We had to get up really early because our soundcheck started at 12'o clock in Hamburg. Such a shame we couldn't sleep in, coz the hotel was really nice and warm. And I thought it was so cozy that we were all sharing one big room. I wanted it to last a little longer. I started to feel that the tour was ending, and at this point it was making me sad.
Ceylan definitely turned out to be our new hardcore tour manager. She was really in control of our time schedule and she got us to Hamburg before soundcheck. We didn't have to spend all day in the van! We left all our bags at the Hotel, and went to the venue Zeise Kinos. It was such a beautiful venue, a real movie theatre.
After Mr. Hardrock in Rüsselsheim and the bachelor party in Osnabrück as an audience, we were all really hoping for a big crowd in Hamburg, and this venue was perfect for a big crowd! The sound-check went pretty well, except from the fact that they did not have a cd player which freaked Sanni and Ava out a bit. After a lot of back and forth, Sanni managed to get all the backing-tracks for her and Ava's performances onto her iPod. Mark would be in charge for this technical procedure during the show. He had never touched an iPod before…

After soundcheck we had dinner in a nice restaurant. The food was delicious, and we were all very happy, but so extremely tired. The night before we were talking about going on the ferry. A guided tour on the river in Hamburg, but after our stomachs were filled with Indian curry and Nan-bread there was no chance we could go on any tour. We really needed to sleep since we were falling apart piece by piece. At this point we could all feel the "11-day-non-stop-preforming-and-driving-in-the-van-forever-tour" not only under our skin, but in every vein and in every cell in our body. So we went to the hotel - or should I say hostel, or as Ava and I described it: the prison, coz it really looked like a prison: Tiny rooms with tiny beds, no bathroom and cold as the North Pole. Not even a bible on the bedside table. Oh well, we managed to sleep anyway, and felt a lot better when we woke up a couple of hours later.
When we got to the venue, there was a line outside! We all got exited and said we would surely kick as tonight.
It was my last show. I had to leave the next morning or I don't even know what to call it when it's five in the morning. I call it not human, that's what I call it.
So there we were, ready for our last show together. Our local heroine kicked ass, and she was so nice, but it can't have been easy to pierce our group that night, we were tight and emotional. I thought the show was great; the audience was not only amazing, but also a big crowd! During the show I almost cried like five times, and when it was finished, and I packed my cables and my guitar for the last time on the tour, I did cry.
I won the lamb for the fifth time, it felt good, but the lamb didn't feel important anymore. Josepha, Sanni, Ava and Mark felt very important to me.
We went to have our "last supper". Kebab: the only thing available at 02:30 in the morning.
We ate, talked, laughed, looked at each other and smiled. A bit like our first lunch at the Lamm records office in Berlin 11 days ago. Only that now I was not nervous anymore, and I did remember their names, and I would remember them for the rest of my life.
 
Love Heidi Marie.

day 10- Osnabrück

Posted: 14-12-2007
by Sanni Baumgaertner (Dancer vs. Politician)

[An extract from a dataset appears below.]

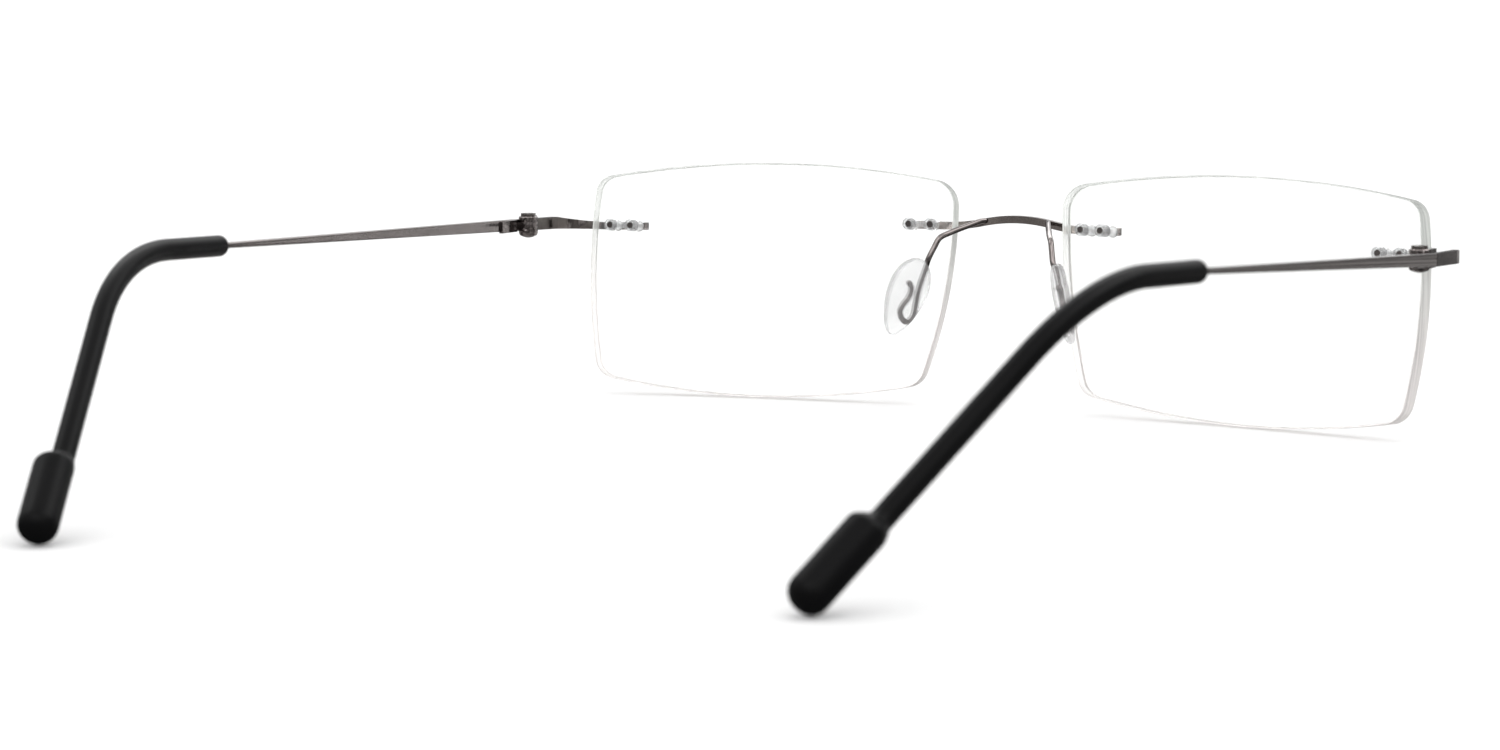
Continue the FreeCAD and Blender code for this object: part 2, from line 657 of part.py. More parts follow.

To Kicker Or Not To Kicker

Our Lamm Records Girl Song Slam gig at the Unikeller in Osnabrueck almost didn't happen. When we arrived at the location we immediately noticed the kicker in the corner. It was just sitting there staring at us, as if saying: Ok girls, it's going to be me or you tonight, and I know I'm gonna win. The owner of the bar and the monstrous machine refused to shut it down for the night, Mark refused to play the show if he didn't, and it was only thanks to our tour manager Ceylan's diplomatic skills that we could avoid catastrophe.
Things were starting to look up when we met our local heroine for the night, Katrin Remmert. Only 1,50 m tall, she had the personality and guitar skills of a rock n' roll giant.
Once the show got going, a friendly bachelor party joined us and added the distracting background noise of consistent talking and glass clinging. We gave our best trying to be heard by the audience that came to see us play, secretly wishing we had Katrin's guitar amp turned up to maximum volume. Because the applause-o-meter, even though on the highest technical level, cannot make the distinction between good noise (screaming, applause, and stomping by our audience) and bad noise (drunken partying by our bachelor friends), Mark decided to abandon the whole competition idea for the night. We ended the evening with all of us improvising to Mark playing a mean bossanova on the Fender Rhodes. To hell with the competition! Now we can admit it: We are not secretly loosening guitar strings, scratching playback CDs, or cutting holes into stage outfits at night in the hotel. We are in love. With music.

Dear Katrin, don't be sad you didn't take home the lamb that night. The lamb is kind of a slut anyway. Although Heidi Marie was its favorite, it spent at least one night which each of us. So, now I said it.